I was initially shocked by how few people stared at me during my first city block with most people walking by looking at their shoes. My first human interaction came from the ladies behind counter of Wild Joe’s staring, smiling, and obviously holding back laughter while taking my “small cherry Italian soda” order. The first to acknowledge the elephant in the room, one of them sarcastically said “so, ya go biking today?” to which I responded, “beautiful day for a bike ride” (a line I commonly used the rest of the day) and commented how I wish I had a pocket to put the change left over from my purchase. Mike, Ryan, and I plopped down on seats by the window to enjoy my Italian soda, one table over from a mother with her three energetic children. Children, always the most honest with their opinions, openly laughed at my clown-like appearance. It was time to gauge more human reactions lycra-cyclists so we headed out to the sidewalk.

Thinking there would be a bond between fellow cyclists—regardless of clothing and bicycle choice—I attempted to make small talk with a college-aged gentlemen wearing khaki’s and a t-shirt trying to unlock his reasonably priced cruiser. “Beautiful day for a bike ride, huh?” I said. After what felt like five minutes (probably 3 seconds) of the most uncomfortable silence, with him trying to pretend I didn’t just talk to him by locking his eyes on his bike lock, I answered my own question: “any day’s a beautiful day for a bike ride, am I right?” He couldn’t have unlocked his bike fast enough and sped off.

Next, I saw a group of attractive college girls coming out of a clothing boutique, the kind of girls that I’d like to meet. I needed to see what they thought; maybe a couple of them were into cyclists? I walked to the end of the block, to ensure that the group and me would pass on the sidewalk. They were coming; here was my only chance. “Hey, how ya doin’?” I said while grinning. Nothing. Exactly zero response, other than a few deer-in-the-headlights look at me. Maybe they didn’t hear me. “Hey, how ya doin’?” I said a second time. I did get a reaction this time; as soon as they were behind me, a snarky “uhhh no” a disapproving “wow” came from two of the gals. I was shut down.

Next, I decided to lean against the bike in a relaxed pose, and engage passersby in conversation. “Hey, how ya doin’?” I said while nodding to everybody walking by. After 10 minutes or so, I moved to the other side of Main Street to do the same thing. I received a mixture of people horrifyingly walking past me in silence without eye contact and people smiling at me like I was a clown making balloon animals. What I learned was that pretty much everybody did a double-take when I came into view and the longer I stayed in one place, the more likely they were to both answer my prompt with a “I’m fine, you?” and openly giggle at my appearance. I sat down on a bench with a goateed gentleman in motorcycle regalia, hoping he would harshly judge my appearance. He was the nicest one all day; instead of laughing at me he asked me about how my bike ride was and where I went.

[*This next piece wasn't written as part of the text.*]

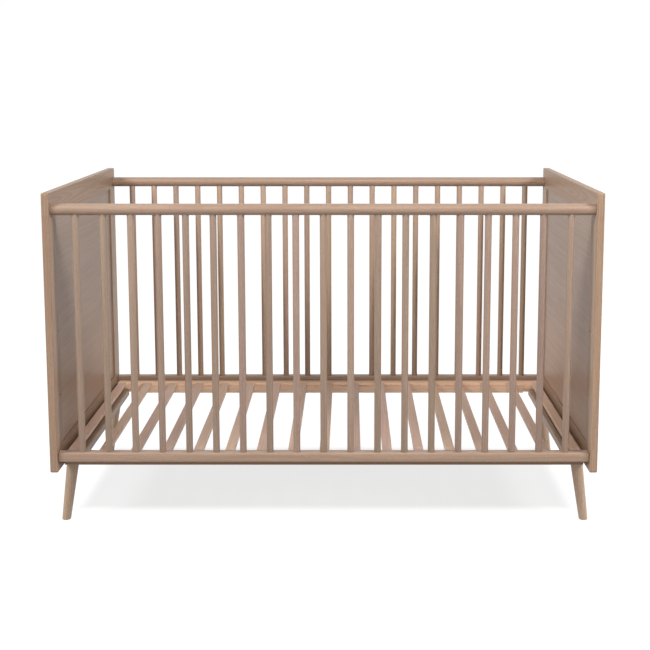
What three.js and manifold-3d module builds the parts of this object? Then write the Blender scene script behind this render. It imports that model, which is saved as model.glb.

It was time for the conclusion of the study

I recently watched another group of roadies drinking beer at a bar—an indoor bar—wearing not only their ridiculous lycra body-condoms, but their helmets. Yep, they sat there swilling beer with chin straps buckled for over an hour. It was like Revenge of the Nerds, Spandex editions.

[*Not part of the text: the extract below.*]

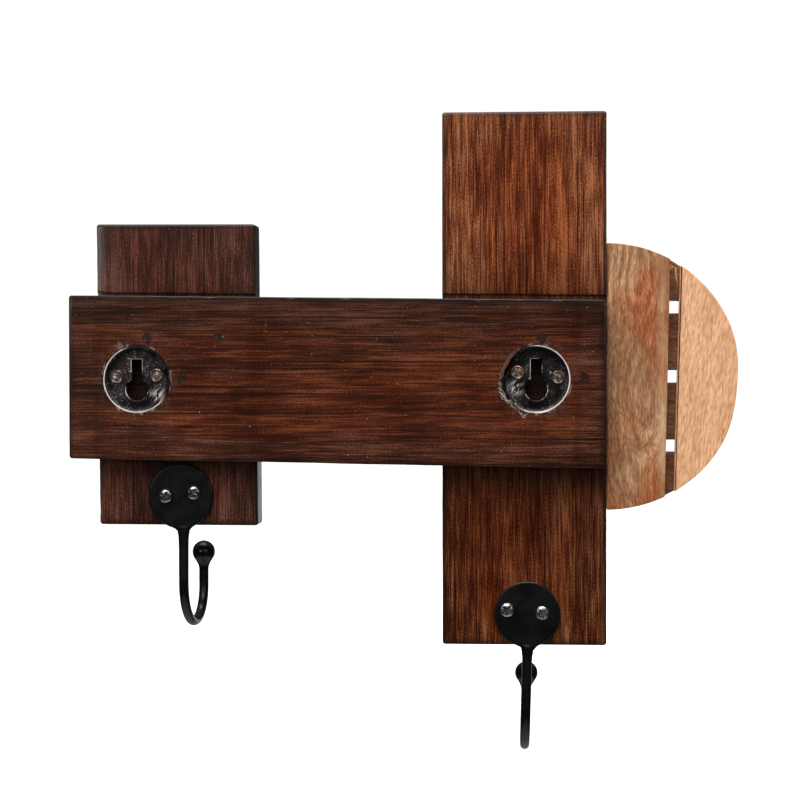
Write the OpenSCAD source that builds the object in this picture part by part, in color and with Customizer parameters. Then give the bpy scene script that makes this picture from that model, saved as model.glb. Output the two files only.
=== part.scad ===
// Wall hook rack made of boards in an aeroplane layout.
// The origin is the centre of the rail's back face, which lies against the wall.
// +Y points into the wall, -Y into the room, +Z up. +X points to the tail end.

/* [Rail] */
// Length of the rail
rail_l = 286; // [275:0.5:300]
// Height of the rail at its middle
rail_h = 88; // [84:0.5:90]
// Thickness of the rail
rail_t = 18; // [17:0.5:22]
// How much taller the rail is at its nose end than at its tail end
rail_flare = 1.5; // [0:0.1:2]
// How much lower the rail sits at its nose end than at its tail end
rail_drop = 4.1; // [0:0.1:5]

/* [Upright boards] */
// Thickness of both upright boards
board_t = 18; // [16:0.5:22]
// Centre of the tail board from the middle of the rail
tail_x = 87.5; // [84:0.1:90]
// Width of the tail board
tail_w = 86.1; // [84:0.1:90]
// How much further out the tail board's top sits than its foot
tail_lean = 1.4; // [0:0.1:3]
// How much lower the tail board's ends are at their nose side
tail_fall = 0.4; // [0:0.1:1]
// Height of the tail board
tail_h = 162.3; // [158:0.1:176]
// Height of the tail board's middle above the middle of the rail
tail_z = 3.1; // [2:0.1:4]
// Centre of the wing board from the middle of the rail
wing_x = -99.55; // [-102:0.05:-98]
// Width of the wing board
wing_w = 87.5; // [84:0.5:90]
// Height of the wing board
wing_h = 284.6; // [276:0.1:300]
// Height of the wing board's middle above the middle of the rail
wing_z = 0.8; // [0:0.1:3]
// Depth of the shallow housing that the rail sits in
housing_d = 1.5; // [1:0.1:3]
// Open strip of the tail board's housing above the rail
tail_housing_gap = 1.9; // [1:0.1:4]
// Open strip of the wing board's housing above the rail
wing_housing_gap = 2.9; // [1:0.1:4]
// Width of the eased edges of the boards
ease = 0.8; // [0.4:0.1:1.4]
// Radius of the boards' corners
corner_r = 1.4; // [0.8:0.1:2]

/* [Half round nose] */
// Radius of the half round
nose_r = 71; // [68:0.5:74]
// Height of the half round's centre above the middle of the rail
nose_z = 1.9; // [0:0.1:4]
// Flat worn on the half round's tip
nose_flat = 1.5; // [0:0.1:2]
// Thickness of the two upright battens
batten_t = 9; // [8:0.5:10]
// Thickness of the four level slats
slat_t = 8.5; // [7:0.5:9]
// Gap between neighbouring slats
slat_gap = 6.6; // [5:0.1:8]
// How far the battens' backs lie in front of the wing board's back
nose_recess = 0.5; // [0:0.1:1]
// Width of the inner batten, which butts against the wing board's edge
inner_batten_w = 32.4; // [30:0.1:33]
// Lean of the inner batten's free edge
inner_batten_lean = 1.25; // [0.5:0.01:1.4]
// Inner edge of the outer batten from the wing board's edge
outer_batten_x = 37.5; // [36:0.1:40]
// Lean of the outer batten's inner edge
outer_batten_lean = 1.6; // [0.5:0.01:2]

/* [Keyhole hangers] */
// Diameter of the hanger plates
hanger_d = 35.6; // [34:0.2:37]
// Thickness of the hanger plates
hanger_t = 1.5; // [1.2:0.1:2]
// Height of the plates' rolled rim above their flat
rim_h = 0.5; // [0.3:0.1:0.6]
// How far the plate's rim lies below the rail's back face
hanger_sink = 0.6; // [0.6:0.1:1.2]
// Diameter of the keyhole's round hole
key_hole_d = 11.9; // [10:0.1:13]
// Width of the keyhole's slot
key_slot_w = 5.8; // [5:0.1:6.5]
// Height of the slot's flat top above the plate's middle
key_slot_top = 10.8; // [9:0.1:12]
// Depth of the round hole's centre below the plate's middle
key_hole_drop = 5.4; // [5:0.1:6]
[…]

I headed to Ted’s to enjoy a couple of adult beverages in my cycling outfit (on my 21st birthday!) and took an outdoor table so we could still study people’s reactions. We stayed there a long time. With almost everybody walking by taking a glance at me once, quickly. We noticed a couple of guys sitting on a bench across the street, in front of Chalet Sports, that Ryan, Mike, and Abby (who joined us at Ted’s) insisted I need to take a seat with to end my day in lycra. I made small talk about the weather, they laughed, sat down between them and we went back to Summit to drop of some of the supplies and when back to the O/B office.

It was over; I unbuckled my helmet for the first time in hours, and put on my legitimate, non-lycra clothing. Thank god. Waiting for this experiment to come to an end was like a second-grader waiting for the first day of summer. It felt like it took so long, but it was so good when it finally came.

Now that I’ve put myself in the place of the cyclists that were upset, angry, and offended by the “Living with Lycra” article, I feel that I can accurately judge the article and the complaints of the lycra community.
1) Displaying your junk while running errands in lycra is much more offensive to the general public than any humor article about people displaying their junk while running errands in lycra.
2) Lycra is silly in almost every circumstance. If you are unsure of whether you would look silly in your particular circumstance, look around you. If you don’t see Lance Armstrong, France, an international sponsor on your jersey, and a bike between your legs, then you will most likely look silly in your particular circumstance
3) Other than the group of attractive college girls shutting me down, laughter and avoidance were the only overt responses that could be thought of as negative. Never once did I feel threatened.
4) Instead of calling and emailing Outside Bozeman with angry and offended messages, look in a mirror. Instead, get baggier clothing or learn to not be hypersensitive and learn when a joke is just a joke. At the very minimum, if you can admit that your look is kind of funny, you’re on the right path to living a logical existence.